◆ **Task details**: Copy out each line of the material below with no changes.

-- START Collected material --

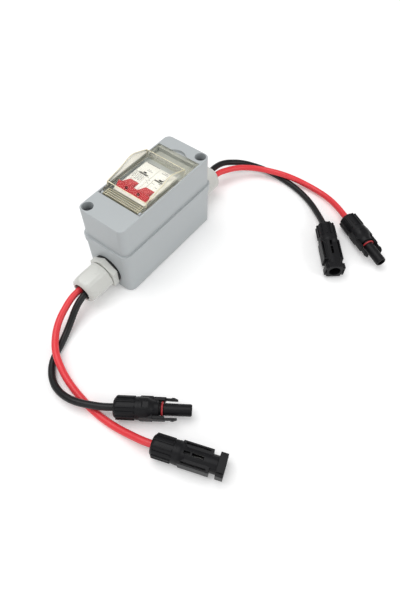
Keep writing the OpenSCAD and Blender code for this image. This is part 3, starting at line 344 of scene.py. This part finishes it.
# ---- lid screws ----
# Steel machine screws with a cross recess and a black zinc coat, sunk in the lid's recesses.
def metal_group():
    """Drawn or plated metal: streaks along Z, and a fine haze."""
    group = node_group(
        "worked_metal",
        [("Colour", "NodeSocketColor", (0.6, 0.6, 0.6, 1)), ("Roughness", "NodeSocketFloat", 0.3),
         ("Streak", "NodeSocketFloat", 0.2)],
        [("Colour", "NodeSocketColor"), ("Roughness", "NodeSocketFloat"),
         ("Height", "NodeSocketFloat")])
    link = group.links.new
    given = add(group, "NodeGroupInput")
    out = add(group, "NodeGroupOutput")
    place = add(group, "ShaderNodeTexCoord")
    drawn = add(group, "ShaderNodeMapping", Scale=(2600, 2600, 120))
    link(place.outputs["Object"], drawn.inputs["Vector"])
    streaks = add(group, "ShaderNodeTexNoise", Scale=1.0, Detail=3.0)
    link(drawn.outputs[0], streaks.inputs["Vector"])
    haze = add(group, "ShaderNodeTexNoise", Scale=260.0, Detail=5.0)
    link(place.outputs["Object"], haze.inputs["Vector"])
    dull = add(group, "ShaderNodeMapRange", To_Min=0.72, To_Max=1.12)
    link(haze.outputs["Fac"], dull.inputs["Value"])
    tint = add(group, "ShaderNodeVectorMath", operation="SCALE")
    link(given.outputs["Colour"], tint.inputs[0])
    link(dull.outputs[0], tint.inputs["Scale"])
    link(tint.outputs[0], out.inputs["Colour"])
    rough = add(group, "ShaderNodeMath", operation="MULTIPLY_ADD")
    link(streaks.outputs["Fac"], rough.inputs[0])
    link(given.outputs["Streak"], rough.inputs[1])
    link(given.outputs["Roughness"], rough.inputs[2])
    link(rough.outputs[0], out.inputs["Roughness"])
    link(streaks.outputs["Fac"], out.inputs["Height"])
    return group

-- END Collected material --

◆ **Answer to the problem**:
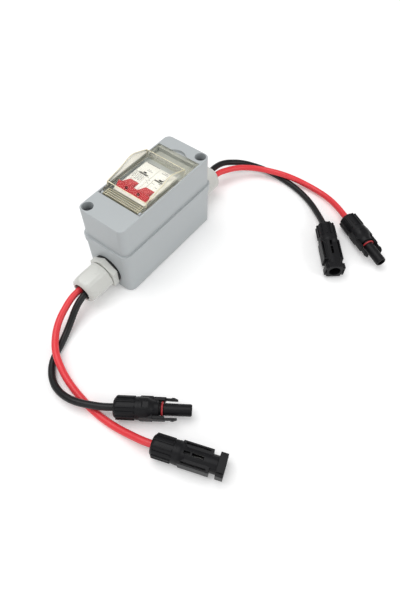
Keep writing the OpenSCAD and Blender code for this image. This is part 3, starting at line 344 of scene.py. This part finishes it.
# ---- lid screws ----
# Steel machine screws with a cross recess and a black zinc coat, sunk in the lid's recesses.
def metal_group():
    """Drawn or plated metal: streaks along Z, and a fine haze."""
    group = node_group(
        "worked_metal",
        [("Colour", "NodeSocketColor", (0.6, 0.6, 0.6, 1)), ("Roughness", "NodeSocketFloat", 0.3),
         ("Streak", "NodeSocketFloat", 0.2)],
        [("Colour", "NodeSocketColor"), ("Roughness", "NodeSocketFloat"),
         ("Height", "NodeSocketFloat")])
    link = group.links.new
    given = add(group, "NodeGroupInput")
    out = add(group, "NodeGroupOutput")
    place = add(group, "ShaderNodeTexCoord")
    drawn = add(group, "ShaderNodeMapping", Scale=(2600, 2600, 120))
    link(place.outputs["Object"], drawn.inputs["Vector"])
    streaks = add(group, "ShaderNodeTexNoise", Scale=1.0, Detail=3.0)
    link(drawn.outputs[0], streaks.inputs["Vector"])
    haze = add(group, "ShaderNodeTexNoise", Scale=260.0, Detail=5.0)
    link(place.outputs["Object"], haze.inputs["Vector"])
    dull = add(group, "ShaderNodeMapRange", To_Min=0.72, To_Max=1.12)
    link(haze.outputs["Fac"], dull.inputs["Value"])
    tint = add(group, "ShaderNodeVectorMath", operation="SCALE")
    link(given.outputs["Colour"], tint.inputs[0])
    link(dull.outputs[0], tint.inputs["Scale"])
    link(tint.outputs[0], out.inputs["Colour"])
    rough = add(group, "ShaderNodeMath", operation="MULTIPLY_ADD")
    link(streaks.outputs["Fac"], rough.inputs[0])
    link(given.outputs["Streak"], rough.inputs[1])
    link(given.outputs["Roughness"], rough.inputs[2])
    link(rough.outputs[0], out.inputs["Roughness"])
    link(streaks.outputs["Fac"], out.inputs["Height"])
    return group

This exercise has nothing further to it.